В детстве я очень часто сбегала из дома погулять по заливным лугам. Наша деревня стоит на высоком берегу, и на несколько километров до реки Иртыш пролегает пойма. Весной река разливается, и если смотреть с берега, то кажется, что это широкое синее озеро. Когда вода сходит, пойма обнажается и порастает высокой травой. Однако, остаются маленькие речушки и протоки, не высыхающие весь год.
Вдоль одной такой протоки я любила гулять. Наша речушка со смешным названием Булдырка, огибая, пробегает через всю пойму, истончается и становится протокой, в неё впадают редкие ручьи, питают её, и она длится до самого Иртыша. Вдоль Булдырки растут ивняки, где-то густо, где-то на просвет. С ивняками соседствует шиповник, боярышник и чёрная черёмуха. В зарослях ивы буйно зеленеет ежевика. Иногда она растёт так плотно и так высоко взбирается по стволам и веткам склонённых ив, соединяя оба берега, что создаются природные дивной красоты арки.

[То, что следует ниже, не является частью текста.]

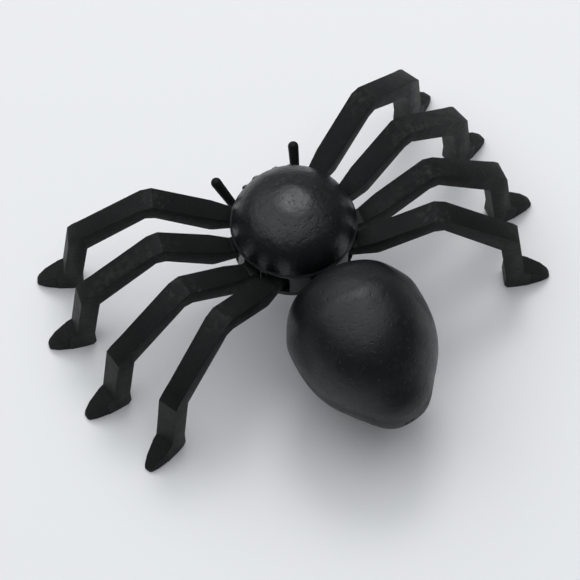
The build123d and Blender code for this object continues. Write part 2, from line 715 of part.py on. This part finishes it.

Я помню своё удивительное путешествие по воде маленькой речушки. Мне было всего ничего – пятнадцать-шестнадцать лет, когда я нашла короткое бревно, скатила его в протоку и верхом на нём проплыла в даль поймы, пока позволяла глубина воды. Что это было за сказочное путешествие! Я его потом описала в одной из своих сказок. Я плыла вдоль протоки, удерживая баланс на бревне, и с восторгом смотрела на берега, поросшие мятой и крапивой, на зелёные арки из ежевики и ивовых веток. Гудели жуки и шмели над головой, прыгала в воду пугливая ондатра, а в воде в ноги тыкались мелкие караси и пескарики. И мне не было страшно, наоборот, мне казалось, что вот прямо сейчас я по протоке заплыву в самую настоящую сказку.
Сплавилась по речке я всего один раз, но это меня не смущало, каждый год я ходила пешком вдоль берега Булдырки. Я полюбила эту тропинку так сильно, что иногда мне кажется, что она питает меня своей земной силой. Деревья с кустами, ежевика и трава, из луговой переходящая в степную, – всё это наполняет меня страстным желанием жить. Я ходила по этой тропе и измеряла дальность, и самой дальней точкой этого пути была и есть столетняя черёмуха. До неё по тропе попадаются ивы в два, а то и три обхвата, а черёмуха и того шире. Когда я иду до неё, молюсь: только бы она стояла там, в той дали, высокая, широкая кроной, как последнее прибежище, гостеприимная. И за всю мою жизнь мне довелось увидеть её в цвету только один раз. Больше я не попала на цветение, не получалось, а очень хотела и хочу до сих пор. Когда я увидела её в цвету: белое великолепие и торжество среди зелени и синевы – это был такой мощный «Ах!» в моём сердце. Больше такого и не было никогда.
Вот и хочу я совершить, когда придёт моё время «уходить», свой последний путь по этой тропе, до любимой, цветущей черёмухи, чтобы стала она последним оплотом, ослепительным светом, который примет меня и перенесёт туда, где я сама приготовила бы себе место, наполнив его самыми лучшими образами реального мира.